The Acoustic Response of Hydrogen/Ammonia Flames

Abstract

Ammonia is a carbon-free fuel which could be used in gas turbines. Ammonia’s potential as a fuel can be improved when mixed with hydrogen. However, this could cause an increased propensity to thermoacoustic oscillations in the combustor. The acoustic response of hydrogen/ammonia flames was evaluated by calculating the flame transfer functions (FTFs). A local level set approach, combined with an incompressible velocity perturbation model, was used to calculate the flame front response to different frequencies of acoustic oscillations. The unsteady heat release rate was calculated from the flame front surface area, obtained by solving the G-equation, thereby calculating the gain and phase of the FTF. The unstretched flame speed, was obtained from experimental values and two chemical kinetic models: CRECK-NH3 and GRI-Mech3.0. The models’ accuracy was assessed by comparing the modelled to experimental values from literature.
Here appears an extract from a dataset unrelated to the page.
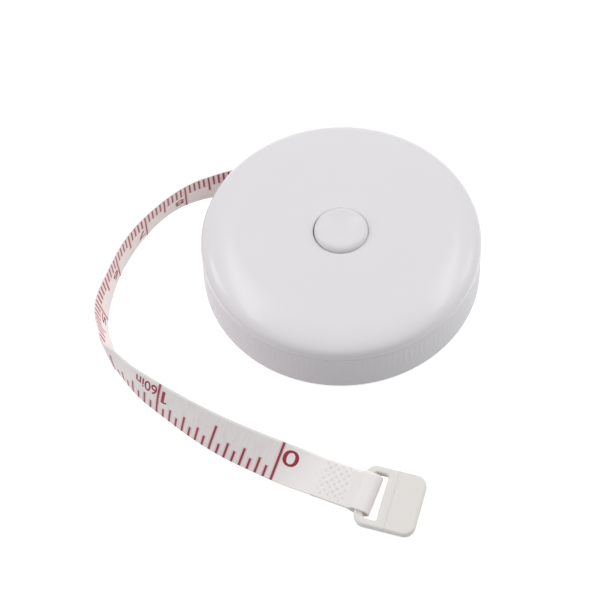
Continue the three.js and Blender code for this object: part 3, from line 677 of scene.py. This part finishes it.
# the button's spring is copied as a piece of its own; the mainspring turns with the reel, so its inner end
# stops short of the post, which stands still
pressSpring = copiedPiece("press_spring", "button_spring")
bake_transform(pressSpring)
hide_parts("button_spring")
woundSpring = copiedPiece("wound_spring", "mainspring")
postClearance = 0.2
springFrom = (lowerCase["post"] + postClearance) * mm
springPlaces = placesOf(woundSpring.data)
springPlaces[:, :2] *= np.maximum(springFrom / np.hypot(*springPlaces[:, :2].T), 1)[:, None]
woundSpring.data.vertices.foreach_set("co", springPlaces.ravel())
woundSpring.data.update()
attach(woundSpring, "reel")
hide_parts("mainspring")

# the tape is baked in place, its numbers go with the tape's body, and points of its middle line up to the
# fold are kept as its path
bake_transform(tapePiece)
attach(numberPiece, "tape")
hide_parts("tape_free")
fold = int(np.argmax(linePoints @ wayAt(tape["hemHeading"])))
pathStep = 4  # stations from one point of the cord's path to the next
cordPath = linePoints[: fold + 1 : pathStep] * mm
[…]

CRECK-NH3 was fitter for ammonia/hydrogen modelling, as it was always within 12% of experimental values, compared to GRI-Mech3.0 which always differed by over 35%. The FTFs suggested an increase in hydrogen enrichment led to an increase in the flame acoustic response, as the gain drop off occurred at a higher frequency with higher hydrogen content. The flame acts as a low-pass filter to acoustic waves and the bandwidth of this filter (the frequency at which the gain drops off) increases with hydrogen content. This was due to higher flame speeds with higher hydrogen content. These FTFs were also compared to those of hydrogen/methane flames and the non-linear response was briefly analysed.